# Given problem:
Give the data again exactly, from its opening line through the line in which "lip_start + end * MM)" appears.

** BEGIN Collected material **

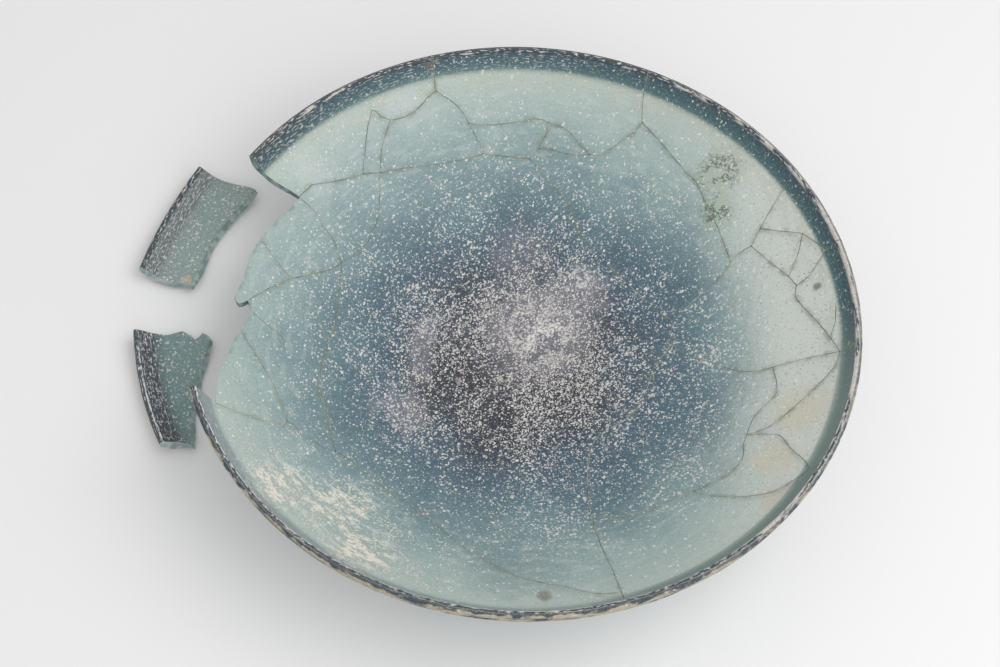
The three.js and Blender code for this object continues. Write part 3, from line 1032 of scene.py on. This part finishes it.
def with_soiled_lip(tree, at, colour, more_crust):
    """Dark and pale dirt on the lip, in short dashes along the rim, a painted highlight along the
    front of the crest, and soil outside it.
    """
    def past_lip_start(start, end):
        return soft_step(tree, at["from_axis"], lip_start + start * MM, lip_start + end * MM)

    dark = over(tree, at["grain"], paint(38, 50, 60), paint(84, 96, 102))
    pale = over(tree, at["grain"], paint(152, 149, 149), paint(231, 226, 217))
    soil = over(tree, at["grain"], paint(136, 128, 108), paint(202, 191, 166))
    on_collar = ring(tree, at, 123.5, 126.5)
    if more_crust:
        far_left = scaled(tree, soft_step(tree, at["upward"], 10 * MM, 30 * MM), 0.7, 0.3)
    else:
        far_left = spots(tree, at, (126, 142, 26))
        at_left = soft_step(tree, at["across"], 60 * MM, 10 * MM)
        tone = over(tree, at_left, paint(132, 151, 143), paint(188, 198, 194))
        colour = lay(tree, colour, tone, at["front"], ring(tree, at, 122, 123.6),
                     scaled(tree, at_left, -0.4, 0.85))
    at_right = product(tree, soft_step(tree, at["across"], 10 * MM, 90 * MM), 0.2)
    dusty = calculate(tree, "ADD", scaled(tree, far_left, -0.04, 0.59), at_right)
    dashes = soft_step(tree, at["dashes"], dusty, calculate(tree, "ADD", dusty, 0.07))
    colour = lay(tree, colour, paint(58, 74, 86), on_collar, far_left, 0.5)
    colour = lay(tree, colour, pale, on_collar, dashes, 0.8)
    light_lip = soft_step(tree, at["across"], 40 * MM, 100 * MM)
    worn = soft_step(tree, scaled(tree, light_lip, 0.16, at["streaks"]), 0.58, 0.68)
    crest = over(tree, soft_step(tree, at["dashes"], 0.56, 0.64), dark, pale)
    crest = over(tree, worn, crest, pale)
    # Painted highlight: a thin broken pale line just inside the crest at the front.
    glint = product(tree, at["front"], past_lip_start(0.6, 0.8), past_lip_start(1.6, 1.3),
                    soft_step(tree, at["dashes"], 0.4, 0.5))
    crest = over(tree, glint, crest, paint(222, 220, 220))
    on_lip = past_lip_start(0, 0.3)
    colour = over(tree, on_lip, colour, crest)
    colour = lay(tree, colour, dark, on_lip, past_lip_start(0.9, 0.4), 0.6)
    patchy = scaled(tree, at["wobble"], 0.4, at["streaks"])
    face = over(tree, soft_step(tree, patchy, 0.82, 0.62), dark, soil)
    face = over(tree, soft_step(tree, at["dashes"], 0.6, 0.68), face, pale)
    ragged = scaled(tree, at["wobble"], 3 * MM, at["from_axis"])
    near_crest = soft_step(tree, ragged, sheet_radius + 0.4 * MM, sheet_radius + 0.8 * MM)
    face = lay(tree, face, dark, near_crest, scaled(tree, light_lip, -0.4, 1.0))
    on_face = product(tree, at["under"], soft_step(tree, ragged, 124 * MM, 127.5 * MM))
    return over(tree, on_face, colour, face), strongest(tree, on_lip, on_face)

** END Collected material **

# Finished exercise:
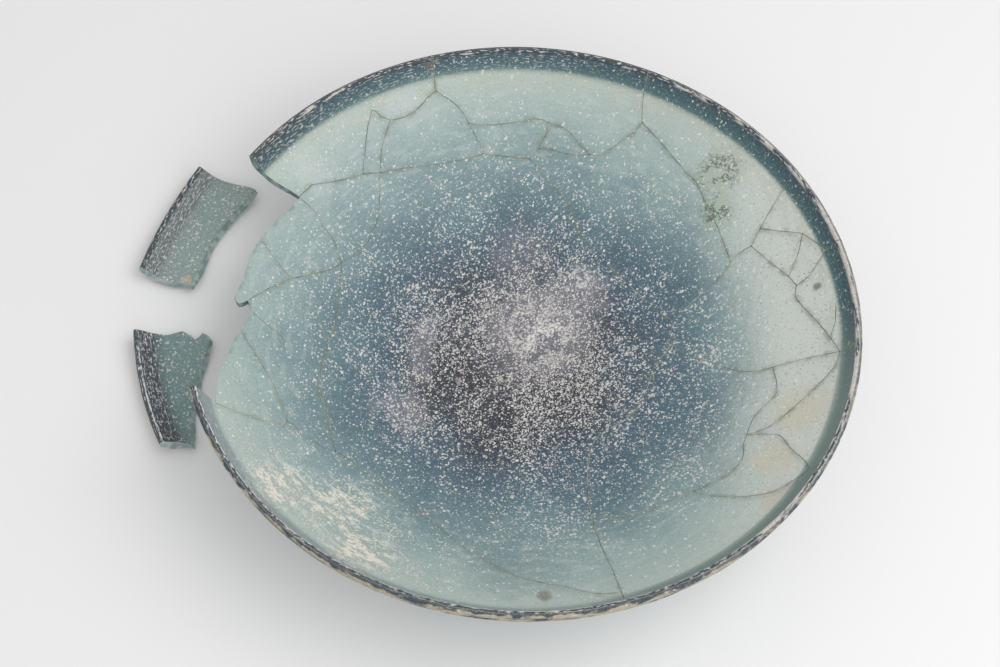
The three.js and Blender code for this object continues. Write part 3, from line 1032 of scene.py on. This part finishes it.
def with_soiled_lip(tree, at, colour, more_crust):
    """Dark and pale dirt on the lip, in short dashes along the rim, a painted highlight along the
    front of the crest, and soil outside it.
    """
    def past_lip_start(start, end):
        return soft_step(tree, at["from_axis"], lip_start + start * MM, lip_start + end * MM)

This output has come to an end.